A morte é, talvez, o acontecimento mais radical da experiência humana. Diante dela, somos confrontados com os limites da linguagem, do corpo, da presença. A ritualística dos funerais nasce, então, como uma resposta simbólica àquilo que nos escapa: ela organiza o caos, confere sentido à dor e permite que o luto se processe em camadas – psíquicas, sociais e espirituais.
Historicamente, o velório, enquanto prática ritual, tem origens curiosamente ligadas à medicina. Na Europa medieval, sobretudo durante os séculos de maior incidência de doenças como a peste e outras enfermidades comatosas, tornou-se comum o hábito de vigiar o corpo do falecido por algumas horas antes do sepultamento. Isso se dava como forma de garantir que a morte tivesse, de fato, ocorrido, evitando que pessoas fossem enterradas vivas. O termo "velar" deriva dessa vigília — uma prática originalmente preventiva, científica até, que mais tarde viria a se revestir de significados transcendentes.
Com o tempo, o velório deixou de ser apenas um rito médico e passou a incorporar elementos religiosos. As religiões, ao oferecerem narrativas para a morte e a existência pós-vida, passaram a conduzir os rituais fúnebres como cerimônias de passagem: o corpo é devolvido à terra, à natureza ou ao sagrado, enquanto a alma é conduzida a outra instância de ser. O funeral tornou-se, assim, um espaço de mediação entre o mundo visível e o invisível — um tempo liminar onde o enlutado pode iniciar sua travessia emocional e simbólica de separação.
Sob o olhar da sociologia, Émile Durkheim já observava que os rituais funerários são fatos sociais. Eles não pertencem apenas ao indivíduo ou à família, mas à coletividade. O funeral reúne a comunidade, reafirma laços, acolhe a dor e reposiciona o lugar social do morto e dos vivos. O luto, portanto, deixa de ser um sofrimento solitário e passa a ser partilhado — o que é essencial para que ele não se converta em trauma ou melancolia.
Na perspectiva psicanalítica, Freud em Luto e Melancolia (1917) diferenciou o luto saudável da melancolia patológica. O luto é um trabalho: exige elaboração, tempo e simbolização. Os rituais funerários são ferramentas simbólicas para esse trabalho. Ao tocar o corpo inerte, ver o caixão, ouvir discursos e orações, o sujeito começa a realizar internamente a perda. Cada gesto — acender uma vela, trazer flores, contar memórias — é uma tentativa de dar forma à ausência, de traduzir o indizível.

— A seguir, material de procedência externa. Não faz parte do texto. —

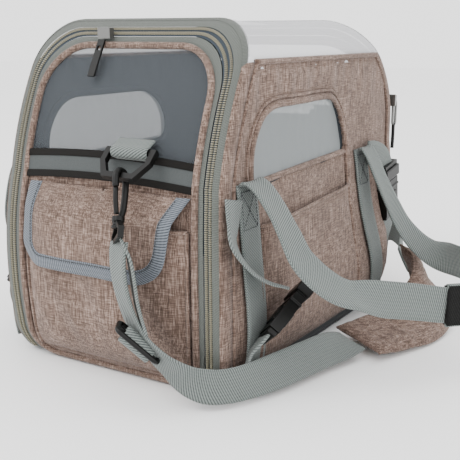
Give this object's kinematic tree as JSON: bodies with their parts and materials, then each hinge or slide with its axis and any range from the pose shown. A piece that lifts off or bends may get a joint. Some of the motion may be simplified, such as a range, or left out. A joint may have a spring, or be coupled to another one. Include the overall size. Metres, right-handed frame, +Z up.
{
  "type": "pet carrier bag",
  "caption": "Soft-sided pet carrier with drop-down mesh end doors, side windows, flap pocket, webbing handles, side-release buckles and a padded shoulder strap",
  "frame": {"origin": "centre of the base's underside, on the surface the bag stands on", "axes": "+Z up, -Y out of the front door, +X to the side that carries the shoulder strap"},
  "size_m": [0.4538, 0.4908, 0.302],
  "materials": {
    "brown_fabric": "melange woven polyester, matt",
    "webbing": "ribbed grey webbing",
    "tape": "grey zip tape and binding",
    "base_grey": "dark grey coated base cloth",
    "board": "stiff board, matt",
    "lining": "soft grey fleece",
    "mesh": "fine see-through net",
    "reflective": "grey reflective tape",
    "black_plastic": "moulded, low sheen",
    "zip_metal": "gunmetal zip slider",
    "grip": "black padded grip wrap"
  },
  "bodies": {
    "root": {"base_panel": "base_grey", "base_board": "board", "side_panel_right": "brown_fabric", "side_window_right": "mesh", "side_pocket_right": "brown_fabric", "webbing_front_right": "webbing", "webbing_rear_right": "webbing", "buckle_socket_front_right": "black_plastic", "buckle_socket_rear_right": "black_plastic", "side_panel_left": "brown_fabric", "side_window_left": "mesh", "side_pocket_left": "brown_fabric", "webbing_front_left": "webbing", "webbing_rear_left": "webbing", "buckle_socket_front_left": "black_plastic", "buckle_socket_rear_left": "black_plastic", "front_hoop": "tape", "rear_hoop": "tape", "top_window": "mesh", "strap_side": "webbing", "shoulder_pad": "brown_fabric", "strap_rear_side": "webbing"},
    "floor_mat": {"floor_mat": "lining"},
    "front_door": {"front_door_panel": "brown_fabric", "front_door_window": "mesh", "front_door_band": "reflective", "front_door_frame": "tape", "front_ring_keeper": "webbing", "cargo_pocket": "brown_fabric", "strap_front": "webbing"},
    "rear_door": {"rear_door_panel": "brown_fabric", "rear_door_window": "mesh", "rear_door_band": "reflective", "rear_door_frame": "tape", "rear_ring_keeper": "webbing", "strap_rear": "webbing"},
    "pocket_flap": {"pocket_flap": "brown_fabric"},
    "tri_glide": {"tri_glide": "black_plastic"},
    "front_d_ring": {"front_d_ring": "black_plastic"},
    "front_snap_hook": {"front_snap_hook": "black_plastic"},
    "front_hook_gate": {"front_hook_gate": "black_plastic"},
    "front_hook_eye": {"front_hook_eye": "black_plastic"},
    "rear_d_ring": {"rear_d_ring": "black_plastic"},
    "rear_snap_hook": {"rear_snap_hook": "black_plastic"},
    "rear_hook_gate": {"rear_hook_gate": "black_plastic"},
    "rear_hook_eye": {"rear_hook_eye": "black_plastic"},
    "handle_right": {"handle_right_front": "webbing", "handle_right_rear": "webbing", "handle_right_grip": "grip"},
    "buckle_plug_front_right": {"buckle_plug_front_right": "black_plastic"},
    "buckle_plug_rear_right": {"buckle_plug_rear_right": "black_plastic"},
    "handle_left": {"handle_left_front": "webbing", "handle_left_rear": "webbing", "handle_left_grip": "grip"},
    "buckle_plug_front_left": {"buckle_plug_front_left": "black_plastic"},
    "buckle_plug_rear_left": {"buckle_plug_rear_left": "black_plastic"},
    "rear_zip_slider": {"rear_zip_slider": "zip_metal"},
    "rear_zip_pull": {"rear_zip_pull": "black_plastic"},
    "front_zip_slider": {"front_zip_slider": "zip_metal"},
    "front_zip_pull": {"front_zip_pull": "black_plastic"}
  },
  "joints": [
    {"name": "front_door", "type": "hinge", "parent": "root", "child": "front_door", "pos_m": [0, -0.16752, 0.008], "axis": [1, 0, 0], "range_deg": [0, 70]},
    {"name": "rear_door", "type": "hinge", "parent": "root", "child": "rear_door", "pos_m": [0, 0.16485, 0.008], "axis": [-1, 0, 0], "range_deg": [0, 70]},
    {"name": "pocket_flap", "type": "hinge", "parent": "front_door", "child": "pocket_flap", "pos_m": [0, -0.17246, 0.166], "axis": [-1, 0, 0], "range_deg": [0, 90], "deforming": ["strap_front"]},
    {"name": "front_d_ring", "type": "hinge", "parent": "front_door", "child": "front_d_ring", "pos_m": [0.03, -0.1713, 0.197], "axis": [-1, 0, 0], "range_deg": [0, 90]},
    {"name": "front_snap_hook", "type": "hinge", "parent": "front_d_ring", "child": "front_snap_hook", "pos_m": [0.032, -0.18827, 0.18003], "axis": [-1, 0, 0], "range_deg": [0, 20]},
    {"name": "front_hook_gate", "type": "hinge", "parent": "front_snap_hook", "child": "front_hook_gate", "pos_m": [0.03707, -0.20729, 0.1569], "axis": [-1, 0, 0], "range_deg": [0, 12], "stiffness_Nm_per_rad": 0.05},
    {"name": "front_hook_eye", "type": "hinge", "parent": "front_snap_hook", "child": "front_hook_eye", "pos_m": [0.03945, -0.20255, 0.14696], "axis": [-0.213, 0.4079, 0.8878], "range_deg": [-15, 15]},
    {"name": "rear_d_ring", "type": "hinge", "parent": "rear_door", "child": "rear_d_ring", "pos_m": [0.03, 0.208, 0.197], "axis": [1, 0, 0], "range_deg": [0, 60], "deforming": ["strap_rear"]},
    {"name": "rear_snap_hook", "type": "hinge", "parent": "rear_d_ring", "child": "rear_snap_hook", "pos_m": [0.032, 0.22497, 0.18003], "axis": [1, 0, 0], "range_deg": [0, 20]},
    {"name": "rear_hook_gate", "type": "hinge", "parent": "rear_snap_hook", "child": "rear_hook_gate", "pos_m": [0.03707, 0.24399, 0.1569], "axis": [1, 0, 0], "range_deg": [0, 12], "stiffness_Nm_per_rad": 0.05},
    {"name": "rear_hook_eye", "type": "hinge", "parent": "rear_snap_hook", "child": "rear_hook_eye", "pos_m": [0.03945, 0.23925, 0.14696], "axis": [-0.213, -0.4079, 0.8878], "range_deg": [-15, 15]},
    {"name": "tri_glide", "type": "slide", "parent": "front_door", "child": "tri_glide", "axis": [-0.4504, -0.0601, 0.8908], "range_m": [-0.004, 0.012]},
    {"name": "handle_right", "type": "hinge", "parent": "root", "child": "handle_right", "pos_m": [0.1156, 0, 0.1744], "axis": [0, -1, 0], "range_deg": [0, 95]},
    {"name": "buckle_plug_front_right", "type": "slide", "parent": "root", "child": "buckle_plug_front_right", "axis": [0.2094, 0.8027, 0.5584], "range_m": [0, 0.03]},
    {"name": "buckle_plug_rear_right", "type": "slide", "parent": "root", "child": "buckle_plug_rear_right", "axis": [0, -0.1571, 0.9876], "range_m": [0, 0.02]},
    {"name": "handle_left", "type": "hinge", "parent": "root", "child": "handle_left", "pos_m": [-0.1156, 0, 0.1744], "axis": [0, 1, 0], "range_deg": [0, 120]},
    {"name": "buckle_plug_front_left", "type": "slide", "parent": "root", "child": "buckle_plug_front_left", "axis": [-0.2094, 0.8027, 0.5584], "range_m": [0, 0.03]},
    {"name": "buckle_plug_rear_left", "type": "slide", "parent": "root", "child": "buckle_plug_rear_left", "axis": [0, -0.1571, 0.9876], "range_m": [0, 0.02]},
    {"name": "floor_mat", "type": "slide", "parent": "root", "child": "floor_mat", "axis": [0, 0, 1], "range_m": [0, 0.12]},
    {"name": "rear_zip_slider", "type": "slide", "parent": "root", "child": "rear_zip_slider", "axis": [0, 0.0252, -0.9997], "range_m": [-0.01, 0.09]},
    {"name": "rear_zip_pull", "type": "hinge", "parent": "rear_zip_slider", "child": "rear_zip_pull", "pos_m": [0.0995, 0.20799, 0.21], "axis": [1, 0, 0], "range_deg": [0, 120]},
    {"name": "front_zip_slider", "type": "slide", "parent": "root", "child": "front_zip_slider", "axis": [1, 0, 0], "range_m": [-0.035, 0.09]},
    {"name": "front_zip_pull", "type": "hinge", "parent": "front_zip_slider", "child": "front_zip_pull", "pos_m": [-0.03, -0.13013, 0.283], "axis": [-1, 0, 0], "range_deg": [0, 100]}
  ],
  "couplings": [
    {"joint": "front_d_ring", "follows": "pocket_flap", "ratio": 1}
  ]
}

É ainda importante considerar que o funeral permite ao enlutado algo fundamental: a despedida. Vivemos em tempos onde a pressa, o pragmatismo e a negação da morte parecem tentar silenciar o sofrimento. Mas o ritual oferece resistência a esse esquecimento. Ele é, paradoxalmente, um espaço onde a vida insiste. A memória do morto é cultivada, sua história é celebrada, e aos poucos, o amor se transforma: da presença física à presença psíquica e afetiva.
Por fim, negar o ritual, suprimir o funeral, eliminar o velório — como se tornou comum em contextos de catástrofes ou pandemias — é também negar ao sujeito a possibilidade de elaborar. E onde não há elaboração, pode haver apenas recalque, congelamento da dor, somatização ou desamparo.
O funeral, portanto, não é apenas uma convenção. É uma necessidade simbólica, social e subjetiva. É o primeiro passo — ainda trêmulo, ainda dolorido — rumo à travessia do luto. Um gesto coletivo de amor diante da finitude.